▶ _Exercise instructions_:
Begin at the line that contains "Give this object's" and repeat every line from there to the end of the records below, inclusive, without adding any other line.

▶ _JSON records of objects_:
==========
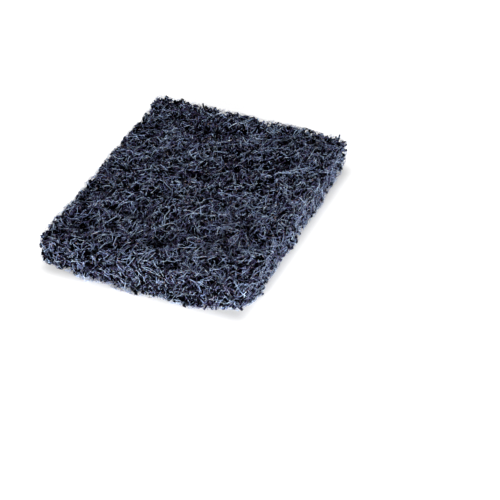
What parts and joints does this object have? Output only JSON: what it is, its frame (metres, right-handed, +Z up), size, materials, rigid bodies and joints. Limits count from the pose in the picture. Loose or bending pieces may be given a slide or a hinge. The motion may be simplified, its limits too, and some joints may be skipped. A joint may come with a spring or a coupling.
{
  "type": "scouring pad",
  "caption": "Thick rectangular scouring pad of coarse dark blue fibre web, with an open, pitted surface and rounded cut corners.",
  "frame": {"origin": "centre of the underside, on the surface that the pad lies on", "axes": "+X along the pad's length, +Y across its width, +Z up through its thickness"},
  "size_m": [0.1281, 0.0914, 0.0164],
  "materials": {
    "fibre_web": "coarse nonwoven fibre web, dark slate blue, resin bonded, with a slight gloss on the strands"
  },
  "bodies": {
    "root": {"scouring_pad": "fibre_web"}
  },
  "joints": []
}
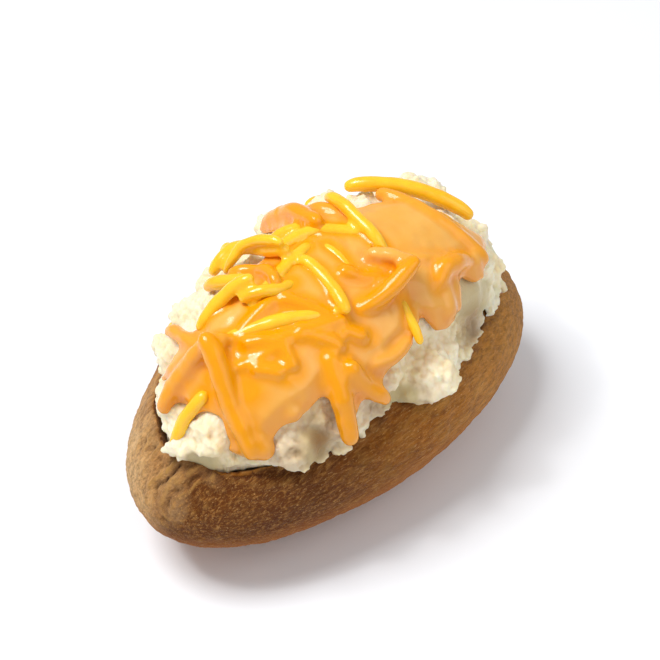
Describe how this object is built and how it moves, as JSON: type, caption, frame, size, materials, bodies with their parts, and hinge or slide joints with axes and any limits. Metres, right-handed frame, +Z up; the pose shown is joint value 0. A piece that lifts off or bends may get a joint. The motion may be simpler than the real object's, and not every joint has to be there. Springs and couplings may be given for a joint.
{
  "type": "baked potato",
  "caption": "Baked potato split along its top, its fluffed flesh heaped in the jacket under poured cheese sauce and grated cheddar.",
  "frame": {"origin": "centre of the bounding box, on the surface that the potato stands on", "axes": "+X along the potato towards its thicker end, +Z up, -Y the side that the sauce drips on"},
  "size_m": [0.132, 0.0806, 0.0782],
  "materials": {
    "baked_skin": "dry, wrinkled russet potato skin, baked brown",
    "potato_flesh": "moist, crumbly fluffed potato flesh, cream white",
    "cheese_sauce": "smooth, glossy poured cheese sauce, pale orange",
    "cheddar": "half-melted grated cheddar, glossy amber yellow"
  },
  "bodies": {
    "root": {"jacket": "baked_skin", "flesh": "potato_flesh", "sauce": "cheese_sauce", "strand_01": "cheddar", "strand_02": "cheddar", "strand_03": "cheddar", "strand_04": "cheddar", "strand_05": "cheddar", "strand_06": "cheddar", "strand_07": "cheddar", "strand_08": "cheddar", "strand_09": "cheddar", "strand_10": "cheddar", "strand_11": "cheddar", "strand_12": "cheddar", "strand_13": "cheddar", "strand_14": "cheddar", "strand_15": "cheddar", "strand_16": "cheddar", "strand_17": "cheddar", "strand_18": "cheddar", "strand_19": "cheddar", "strand_20": "cheddar", "strand_21": "cheddar", "strand_22": "cheddar", "strand_23": "cheddar", "strand_24": "cheddar", "strand_25": "cheddar", "strand_26": "cheddar", "strand_27": "cheddar", "strand_28": "cheddar", "strand_29": "cheddar", "strand_30": "cheddar", "strand_31": "cheddar", "strand_32": "cheddar", "strand_33": "cheddar", "strand_34": "cheddar"}
  },
  "joints": []
}
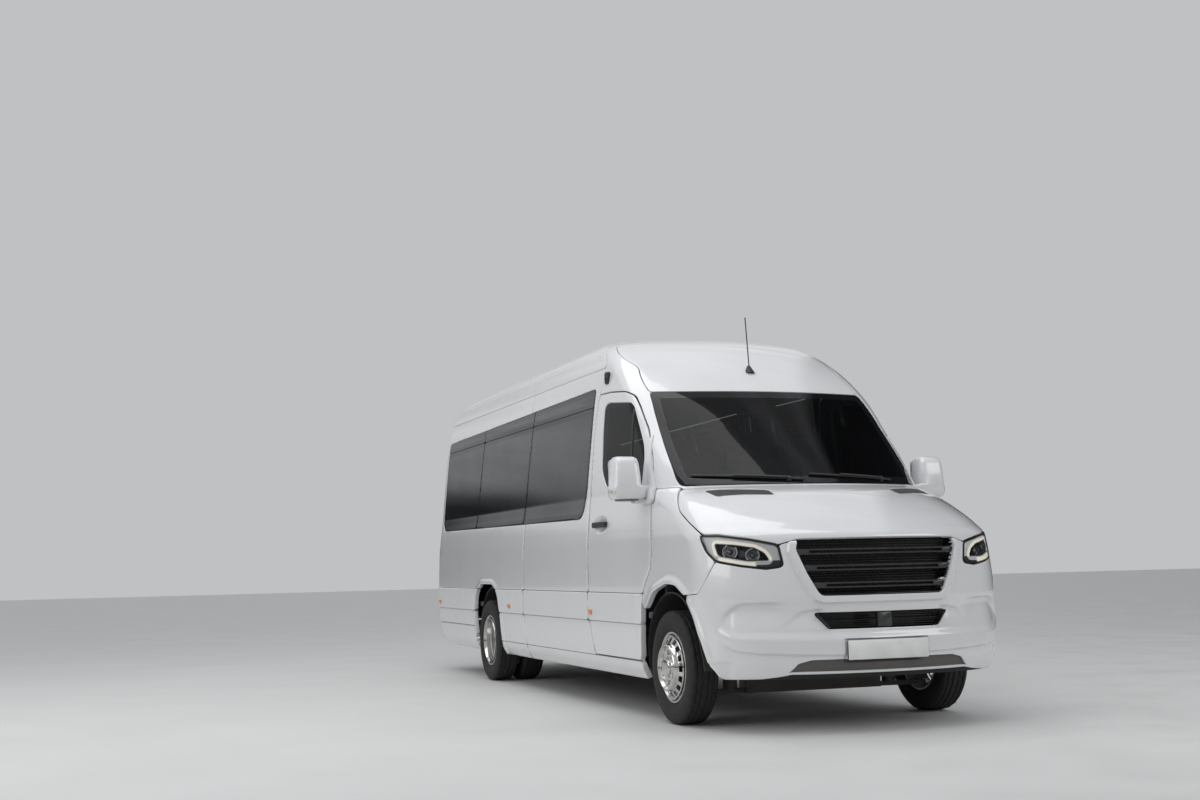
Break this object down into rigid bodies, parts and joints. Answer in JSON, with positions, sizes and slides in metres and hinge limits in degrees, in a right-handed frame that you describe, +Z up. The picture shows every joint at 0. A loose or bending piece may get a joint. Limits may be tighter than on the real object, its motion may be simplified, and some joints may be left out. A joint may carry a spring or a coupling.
{
  "type": "minibus",
  "caption": "Long high-roof passenger minibus with hinged cab doors, a sliding side door, hinged rear doors, a lifting bonnet and steered front wheels.",
  "frame": {"origin": "on the ground, midway along the length and across the width", "axes": "+X forward, +Y to the vehicle's left, +Z up"},
  "size_m": [7.3676, 2.4266, 2.7002],
  "materials": {
    "white_paint": "gloss",
    "dark_glass": "polished",
    "clear_glass": "polished",
    "lamp_glass": "polished",
    "red_lens": "gloss",
    "gloss_black": "gloss",
    "black_plastic": "matte",
    "grey_plastic": "matte",
    "floor_covering": "matte",
    "dark_steel": "satin",
    "steel": "satin",
    "cast_iron": "rough",
    "aluminium": "satin",
    "wheel_silver": "satin",
    "tyre": "matte",
    "seat_fabric": "woven"
  },
  "bodies": {
    "body": {"body_side_right": "white_paint", "body_side_left": "white_paint", "sliding_door": "white_paint", "side_glass": "dark_glass", "rear_bumper": "white_paint", "tail_lamps": "red_lens", "front_wings": "white_paint", "front_bumper": "white_paint", "windscreen_surround": "white_paint", "windscreen": "clear_glass", "roof_cap": "white_paint", "roof_panel": "white_paint", "headlamps": "lamp_glass", "grille": "gloss_black", "floor_pan": "floor_covering", "bulkhead": "dark_steel", "arch_liners": "black_plastic", "chassis_frame": "dark_steel", "floor_bearers": "dark_steel", "front_axle": "dark_steel", "rear_axle": "cast_iron", "engine_block": "cast_iron", "propeller_shaft": "dark_steel", "fuel_tank": "black_plastic", "radiator": "aluminium", "exhaust": "steel", "dashboard": "grey_plastic", "steering_wheel": "black_plastic", "cab_seats": "seat_fabric", "passenger_seats": "seat_fabric", "aerial": "black_plastic"},
    "cab_door_left": {"cab_door_left": "white_paint", "cab_glass_left": "clear_glass", "mirror_left": "white_paint"},
    "cab_door_right": {"cab_door_right": "white_paint", "cab_glass_right": "clear_glass", "mirror_right": "white_paint"},
    "rear_door_left": {"rear_door_left": "white_paint", "rear_glass_left": "dark_glass"},
    "rear_door_right": {"rear_door_right": "white_paint", "rear_glass_right": "dark_glass"},
    "bonnet": {"bonnet": "white_paint"},
    "steering_left": {"knuckle_left": "cast_iron"},
    "steering_right": {"knuckle_right": "cast_iron"},
    "wheel_front_left": {"tyre_front_left": "tyre", "rim_front_left": "wheel_silver", "wheel_disc_front_left": "wheel_silver"},
    "wheel_front_right": {"tyre_front_right": "tyre", "rim_front_right": "wheel_silver", "wheel_disc_front_right": "wheel_silver"},
    "wheels_rear_left": {"tyre_rear_left": "tyre", "rim_rear_left": "wheel_silver", "wheel_disc_rear_left": "wheel_silver"},
    "wheels_rear_right": {"tyre_rear_right": "tyre", "rim_rear_right": "wheel_silver", "wheel_disc_rear_right": "wheel_silver"}
  },
  "joints": [
    {"name": "cab_door_left_hinge", "type": "hinge", "parent": "body", "child": "cab_door_left", "pos_m": [2.5365, 0.925, 1.145], "axis": [0, 0, -1], "range_deg": [0, 70]},
    {"name": "cab_door_right_hinge", "type": "hinge", "parent": "body", "child": "cab_door_right", "pos_m": [2.5365, -0.925, 1.145], "axis": [0, 0, 1], "range_deg": [0, 70]},
    {"name": "rear_door_left_hinge", "type": "hinge", "parent": "body", "child": "rear_door_left", "pos_m": [-3.6715, 0.84, 0.8], "axis": [-0.0645, 0, -0.9979], "range_deg": [0, 180]},
    {"name": "rear_door_right_hinge", "type": "hinge", "parent": "body", "child": "rear_door_right", "pos_m": [-3.6715, -0.84, 0.8], "axis": [0.0645, 0, 0.9979], "range_deg": [0, 180]},
    {"name": "bonnet_hinge", "type": "hinge", "parent": "body", "child": "bonnet", "pos_m": [2.5965, 0, 1.435], "axis": [0, -1, 0], "range_deg": [0, 50]},
    {"name": "steer_left", "type": "hinge", "parent": "body", "child": "steering_left", "pos_m": [2.6565, 0.8, 0.349], "axis": [0, 0, 1], "range_deg": [-38, 38]},
    {"name": "front_wheel_spin_left", "type": "hinge", "parent": "steering_left", "child": "wheel_front_left", "pos_m": [2.6565, 0.862, 0.349], "axis": [0, 1, 0], "continuous": true},
    {"name": "rear_wheels_spin_left", "type": "hinge", "parent": "body", "child": "wheels_rear_left", "pos_m": [-1.6685, 0.77, 0.349], "axis": [0, 1, 0], "continuous": true},
    {"name": "steer_right", "type": "hinge", "parent": "body", "child": "steering_right", "pos_m": [2.6565, -0.8, 0.349], "axis": [0, 0, 1], "range_deg": [-38, 38]},
    {"name": "front_wheel_spin_right", "type": "hinge", "parent": "steering_right", "child": "wheel_front_right", "pos_m": [2.6565, -0.862, 0.349], "axis": [0, 1, 0], "continuous": true},
    {"name": "rear_wheels_spin_right", "type": "hinge", "parent": "body", "child": "wheels_rear_right", "pos_m": [-1.6685, -0.77, 0.349], "axis": [0, 1, 0], "continuous": true}
  ],
  "couplings": [
    {"joint": "steer_left", "follows": "steer_right", "ratio": 1}
  ]
}
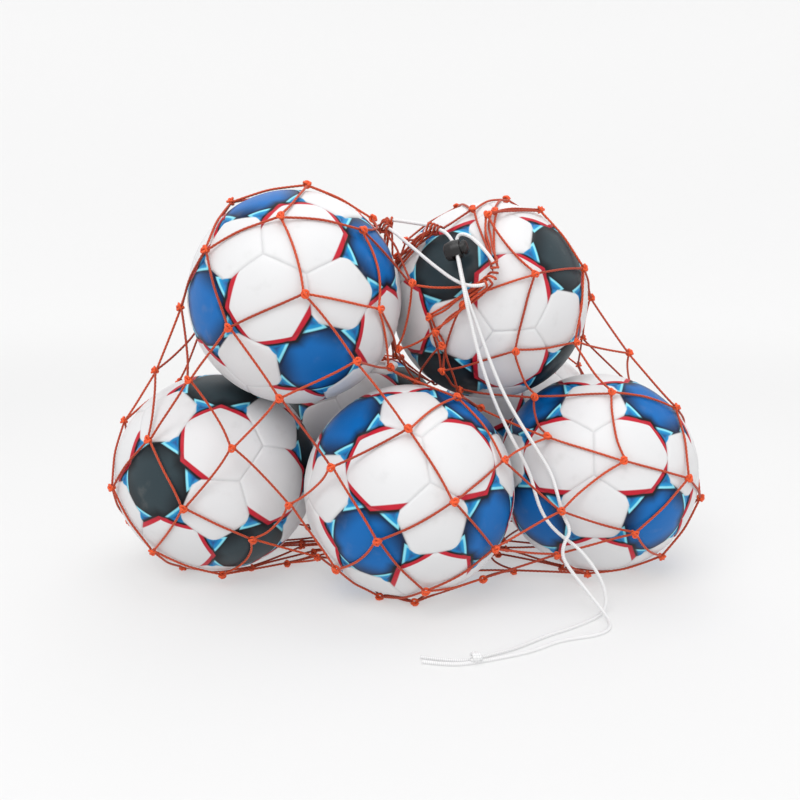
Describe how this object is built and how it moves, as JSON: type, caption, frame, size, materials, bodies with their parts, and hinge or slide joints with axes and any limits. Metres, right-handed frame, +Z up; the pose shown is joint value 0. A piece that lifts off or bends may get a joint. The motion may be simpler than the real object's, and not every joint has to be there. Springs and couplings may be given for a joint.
{
  "type": "mesh ball bag",
  "caption": "Knotted mesh carry bag drawn shut by a cord with a push-button cord lock, shown full of panelled footballs.",
  "frame": {"origin": "on the floor under the middle of the filled bag, the free ends of the drawstring left out", "axes": "+X along the row of three balls in front, +Y from the front to the back, +Z up"},
  "size_m": [0.6494, 0.5557, 0.4239],
  "materials": {
    "twine": "matt twisted twine",
    "cord": "matt braided cord",
    "lock_plastic": "satin moulded",
    "spring_steel": "bare spring wire",
    "ball_cover": "satin panels",
    "bladder": "matt rubber",
    "valve_rubber": "matt rubber"
  },
  "bodies": {
    "net_and_cord": {"net_knots": "twine", "net_course_01": "twine", "net_course_02": "twine", "net_course_03": "twine", "net_course_04": "twine", "net_course_05": "twine", "net_course_06": "twine", "net_course_07": "twine", "net_course_08": "twine", "net_course_09": "twine", "net_course_10": "twine", "net_course_11": "twine", "net_course_12": "twine", "net_course_13": "twine", "net_course_14": "twine", "base_cord": "twine", "drawstring_loop": "cord", "drawstring_end_a": "cord", "drawstring_end_b": "cord", "drawstring_end_knot": "cord"},
    "cord_lock": {"cord_lock_housing": "lock_plastic", "cord_lock_spring": "spring_steel"},
    "cord_lock_button": {"cord_lock_button": "lock_plastic"},
    "ball_front_middle": {"ball_front_middle_cover": "ball_cover", "ball_front_middle_bladder": "bladder", "ball_front_middle_valve": "valve_rubber"},
    "ball_front_left": {"ball_front_left_cover": "ball_cover", "ball_front_left_bladder": "bladder", "ball_front_left_valve": "valve_rubber"},
    "ball_front_right": {"ball_front_right_cover": "ball_cover", "ball_front_right_bladder": "bladder", "ball_front_right_valve": "valve_rubber"},
    "ball_back_left": {"ball_back_left_cover": "ball_cover", "ball_back_left_bladder": "bladder", "ball_back_left_valve": "valve_rubber"},
    "ball_back_right": {"ball_back_right_cover": "ball_cover", "ball_back_right_bladder": "bladder", "ball_back_right_valve": "valve_rubber"},
    "ball_top_left": {"ball_top_left_cover": "ball_cover", "ball_top_left_bladder": "bladder", "ball_top_left_valve": "valve_rubber"},
    "ball_top_right": {"ball_top_right_cover": "ball_cover", "ball_top_right_bladder": "bladder", "ball_top_right_valve": "valve_rubber"}
  },
  "joints": [
    {"name": "cord_lock_slide", "type": "slide", "parent": "net_and_cord", "child": "cord_lock", "axis": [0.138, -0.546, -0.8264], "range_m": [0, 0.012]},
    {"name": "cord_lock_press", "type": "slide", "parent": "cord_lock", "child": "cord_lock_button", "axis": [-0.9278, 0.2208, -0.3008], "range_m": [0, 0.0025], "stiffness_N_per_m": 1500, "springref_m": -0.004, "deforming": ["cord_lock_spring"]},
    {"name": "ball_front_middle_turn", "type": "hinge", "parent": "net_and_cord", "child": "ball_front_middle", "pos_m": [0.002, -0.1392, 0.11], "axis": [0, 0, 1], "continuous": true},
    {"name": "ball_front_left_turn", "type": "hinge", "parent": "net_and_cord", "child": "ball_front_left", "pos_m": [-0.2133, -0.0764, 0.11], "axis": [0, 0, 1], "continuous": true},
    {"name": "ball_front_right_turn", "type": "hinge", "parent": "net_and_cord", "child": "ball_front_right", "pos_m": [0.2133, -0.0744, 0.11], "axis": [0, 0, 1], "continuous": true},
    {"name": "ball_back_left_turn", "type": "hinge", "parent": "net_and_cord", "child": "ball_back_left", "pos_m": [-0.0562, 0.079, 0.11], "axis": [0, 0, 1], "continuous": true},
    {"name": "ball_back_right_turn", "type": "hinge", "parent": "net_and_cord", "child": "ball_back_right", "pos_m": [0.1565, 0.1392, 0.11], "axis": [0, 0, 1], "continuous": true},
    {"name": "ball_top_left_turn", "type": "hinge", "parent": "net_and_cord", "child": "ball_top_left", "pos_m": [-0.1162, -0.1033, 0.3067], "axis": [0, 0, 1], "continuous": true},
    {"name": "ball_top_right_turn", "type": "hinge", "parent": "net_and_cord", "child": "ball_top_right", "pos_m": [0.0926, -0.0316, 0.2969], "axis": [0, 0, 1], "continuous": true}
  ]
}
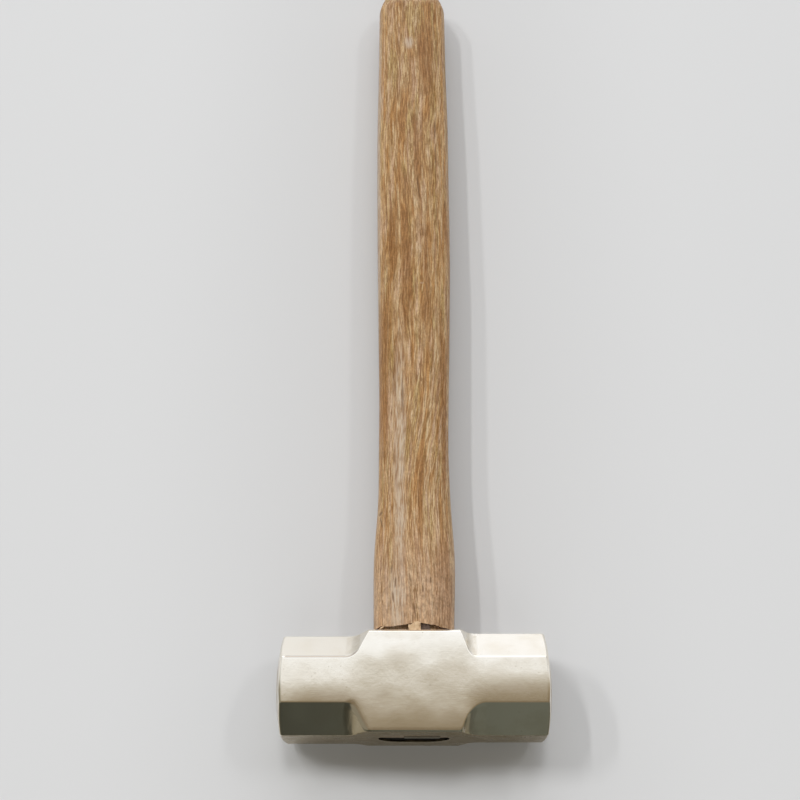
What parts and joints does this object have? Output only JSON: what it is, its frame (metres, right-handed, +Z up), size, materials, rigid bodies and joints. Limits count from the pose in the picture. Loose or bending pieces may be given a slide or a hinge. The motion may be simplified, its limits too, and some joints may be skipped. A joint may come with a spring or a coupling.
{
  "type": "double-faced sledge hammer",
  "caption": "Double-faced hand sledge with an octagonal pale brass head, an oval eye and a straight wooden handle held by wedges.",
  "frame": {"origin": "middle of the head's lower cheek, the flat side that it rests on, straight under the centre of the eye", "axes": "+X along the head from face to face, +Y from the head along the handle to its butt, +Z up from the lower cheek to the upper one"},
  "size_m": [0.117, 0.4015, 0.042],
  "materials": {
    "head_brass": "belt-ground and polished pale brass, bare",
    "handle_wood": "open-grained oak under clear varnish",
    "wedge_wood": "bare hardwood darkened by oil",
    "wedge_steel": "plain rolled steel, dull"
  },
  "bodies": {
    "root": {"head": "head_brass", "handle": "handle_wood", "wood_wedge": "wedge_wood", "steel_wedge": "wedge_steel"}
  },
  "joints": []
}
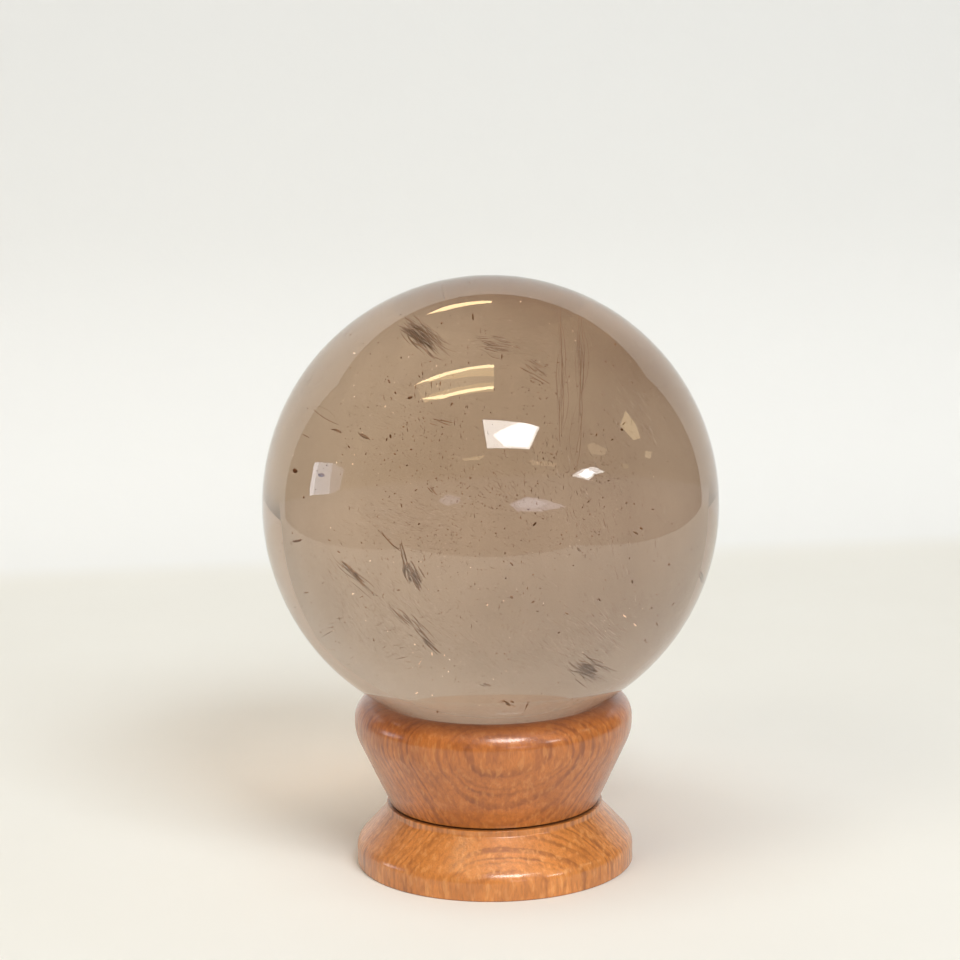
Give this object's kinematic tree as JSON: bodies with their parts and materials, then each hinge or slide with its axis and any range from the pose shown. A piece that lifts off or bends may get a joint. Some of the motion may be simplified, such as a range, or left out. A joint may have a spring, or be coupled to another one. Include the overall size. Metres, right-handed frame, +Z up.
{
  "type": "quartz sphere with stand",
  "caption": "Polished smoky quartz ball resting in the dished top of a turned hardwood stand with a narrow scored waist.",
  "frame": {"origin": "centre of the stand's flat underside, on the surface it stands on", "axes": "+Z up along the stand's turning axis, through the centre of the ball; X and Y are any two level directions, as both pieces are round"},
  "size_m": [0.1, 0.1, 0.131],
  "materials": {
    "quartz": "polished",
    "wood": "satin lacquer"
  },
  "bodies": {
    "root": {"quartz_sphere": "quartz", "turned_stand": "wood"}
  },
  "joints": []
}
==========
▶ _Exercise solution_:
Give this object's kinematic tree as JSON: bodies with their parts and materials, then each hinge or slide with its axis and any range from the pose shown. A piece that lifts off or bends may get a joint. Some of the motion may be simplified, such as a range, or left out. A joint may have a spring, or be coupled to another one. Include the overall size. Metres, right-handed frame, +Z up.
{
  "type": "quartz sphere with stand",
  "caption": "Polished smoky quartz ball resting in the dished top of a turned hardwood stand with a narrow scored waist.",
  "frame": {"origin": "centre of the stand's flat underside, on the surface it stands on", "axes": "+Z up along the stand's turning axis, through the centre of the ball; X and Y are any two level directions, as both pieces are round"},
  "size_m": [0.1, 0.1, 0.131],
  "materials": {
    "quartz": "polished",
    "wood": "satin lacquer"
  },
  "bodies": {
    "root": {"quartz_sphere": "quartz", "turned_stand": "wood"}
  },
  "joints": []
}